At the end of the book, when he is busy not making out with Katherine, she gives him a suggestive hug and says, “How can I ever thank you?”

Missing the hint entirely, he delivers the great truth of the novel. “You know I didn’t do anything, right?” he says.

Now, in saying all of that, you may think that I may be suggesting that the book or its characters are deficient. Far from it. Dan Brown just saw that the world was ready for a completely unironic, unsexy, inept, scaredycat, easy-bleeder, indoor-kid, nerd hero who succeeds not by trying, but by being forcibly pushed into danger, which he quite sensibly hates and wants to avoid.

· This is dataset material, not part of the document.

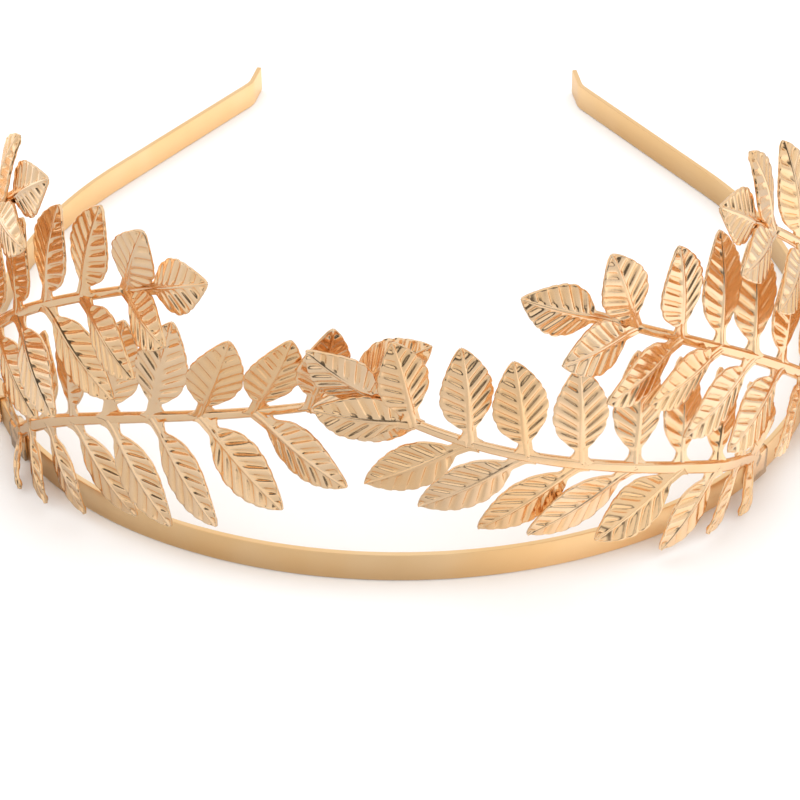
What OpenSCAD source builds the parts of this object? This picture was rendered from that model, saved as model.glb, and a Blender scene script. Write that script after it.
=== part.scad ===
/* [Band] */
// Height of the strip that the band is bent from
strip_h = 4.8; // [3:0.1:7]
// Thickness of the strip
strip_t = 0.9; // [0.6:0.05:1.4]
// Radius of the strip's middle line across the front
front_r = 77; // [70:1:90]
// Half the angle that the front bend turns through
front_turn = 28; // [24:1:32]
// Radius of the bends at the two sides
side_r = 61.5; // [56:0.5:70]
// Angle that each side bend turns through
side_turn = 62; // [56:1:66]
// Radius of the slack bends behind the sides
rear_r = 82.5; // [70:0.5:110]
// Angle that each slack bend turns through
rear_turn = 35; // [28:1:38]
// Straight length of each arm
arm_l = 37.5; // [20:0.5:42]
// Radius of the bend in front of each end
tip_r = 5; // [3:0.5:10]
// Angle that each end turns back out through
tip_turn = 25; // [10:1:35]
// Straight length of each end
tip_l = 5; // [3:0.5:10]

/* [Stems] */
// Height at which the highest stem ends
crown_h = 55; // [46:1:64]
// Width of a stem at its foot
stem_w = 2.4; // [1.8:0.1:3]
// Width of a stem at its tip
stem_tip_w = 1.5; // [1.2:0.1:2]
// Thickness of a stem
stem_t = 0.7; // [0.5:0.05:1]
// How far the front left stem stands off the strip
front_left_stand = 1.3; // [1.3:0.1:1.6]
// How far the front right stem stands off the strip
front_right_stand = 3.7; // [3.6:0.1:4]
// How far the upper stems stand off the strip
upper_stand = 4.6; // [4.4:0.1:5]
// How far the back stems stand off the strip
back_stand = 7.2; // [6.8:0.1:7.5]

/* [Leaves] */
// Length of the longest leaf with its stalk
leaf_l = 19.2; // [16:0.2:20]
// Width of the widest leaf
leaf_w = 8; // [6:0.2:8.4]
// Length of the leaf at the tip of each sprig with its stalk
end_leaf_l = 20.6; // [19:0.2:21]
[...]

He is the opposite of a Boy Scout—he is never prepared. This unpreparedness is the key to his success—had he known what was going to happen, he most certainly would have hid.

How does Robert Landgon roll? He rocks some Saturday New York Times crossword puzzle in pen. He likes comfy chairs and smooth rides and looking at the decorations. He doesn’t know what Twitter is. He’s like your grandpa, but he’s not as cool as your grandpa. He’s that guy at the party who will just not shut up about the things he saw in Rome. You could kick his ass, even if you are twelve years old and armed only with a bag of goldfish. This is why, to use a word he despises, Robert Langdon is awesome. Adventure comes to the lazy, nerdy, and easily influenced. You too—armed with your comprehensive understanding of signage and your workmanlike knowledge of Klingon—you too might be called. You too can defeat the big bad, no matter how big, oiled, hairless, and tattooed he is—even if you do so almost completely by accident.

And in what forms does danger come? It comes in SUDOKU. Because, just as you suspect, the forces of good and evil spend all of their free time making codes and building puzzle cities. Everyone in power is full-tilt-boogie crazy, secrets are the building blocks of the universe, and absolutely everything is interesting if you are just boring enough to see that fact.

This is the world I want to live in, and this is the world Dan Brown has shown to me.